Note that 2. implies $\mu(M_n) > 0$ for all $n\in \mathbb N$ and $\mu(M_n) \to 0$ as $n \to \infty$. Let $f_n(x) = \mu(M_n)^{-1}\chi_{M_n}(x)$ denote the normalized characteristic function of $M_n$. We will show now, that $T_gf_n$ does not contain a convergent subsequence:

We have

$\Vert T_gf_m - T_gf_n\Vert_2^2 \geq \epsilon^2\Vert f_m -f_n \Vert_2^2 = \epsilon^2 \left(\mu(M_m)\left( \frac{1}{\mu(M_m)} - \frac{1}{\mu(M_n)}\right)^2 + \frac{\mu(M_n \setminus M_m)}{\mu(M_n)^2} \right)\geq \epsilon^2 \frac{\mu(M_n)}{\mu(M_n)^2} \to \infty$

for $m > n$ and $\mu(M_n) < 1$.

2

If $\lVert g\rVert_{\infty}\neq 0$, fix, $\Delta_n$ a sequence of measurable subsets of $\Bbb R$ such that $\lambda(\Delta_n)\in (0,+\infty)$ and for all $n\in \Bbb N$, $x\in\Delta_n$, we have $|g(x)|\geq\lVert g\rVert_{\infty}-\frac 1n$.

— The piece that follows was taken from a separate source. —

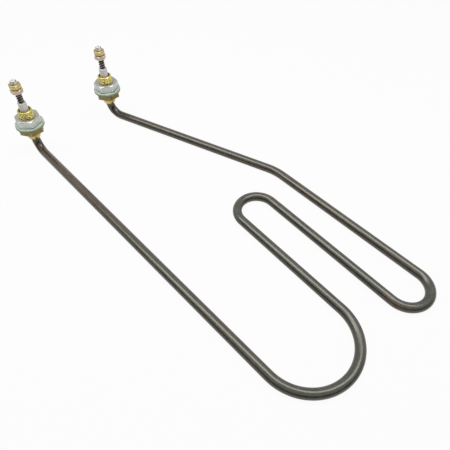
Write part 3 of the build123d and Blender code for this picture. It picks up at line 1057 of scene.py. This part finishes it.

  • We can assume that $\lambda(\Delta_n)\to 0$, since the sequence $\{\Delta_n\}$ can wbe chosen decreasing, and if the measure of the intersection is non-negative, $g$ would be constant equal to $C$ over a set of positive measure $A_0$. If we take a sequence of the form $\chi_{A_0}f_n$ which is weakly convergent but non fo the norm. Then $T_g(\chi_{A_0}f_n)=C\chi_{A_0}f_n$, which is not strongly convergent. Hence in this case we already have that $T_g$ is not compact.
  • We would have, if $T_g$ were compact, that
    $\tag{*} \lim_{N\to +\infty}\sup_{n\in\Bbb N}\int_{\{1\geq N\lambda(\Delta_n)\}}g^2\frac{\chi_{\Delta_n}}{\lambda(\Delta_n)}dx=0.$ To see this, use precompactness and a "$2\varepsilon$" argument. With the assumption made in the first point, we can, for each integer $N$, pick an integer $k(N)$ with $1\geq N\lambda(\Delta_{k(N)})$. We can choose the sequence $\{k(N)\}$ strictly increasing, hence $1/k(N)< \lVert g\rVert_{\infty}$ for $N$ large enough. We would have $\lim_{N\to +\infty}\left(\lVert g\rVert_{\infty}-\frac 1{k(N)}\right)^2.$ But this limit is $\lVert g\rVert_{\infty}$.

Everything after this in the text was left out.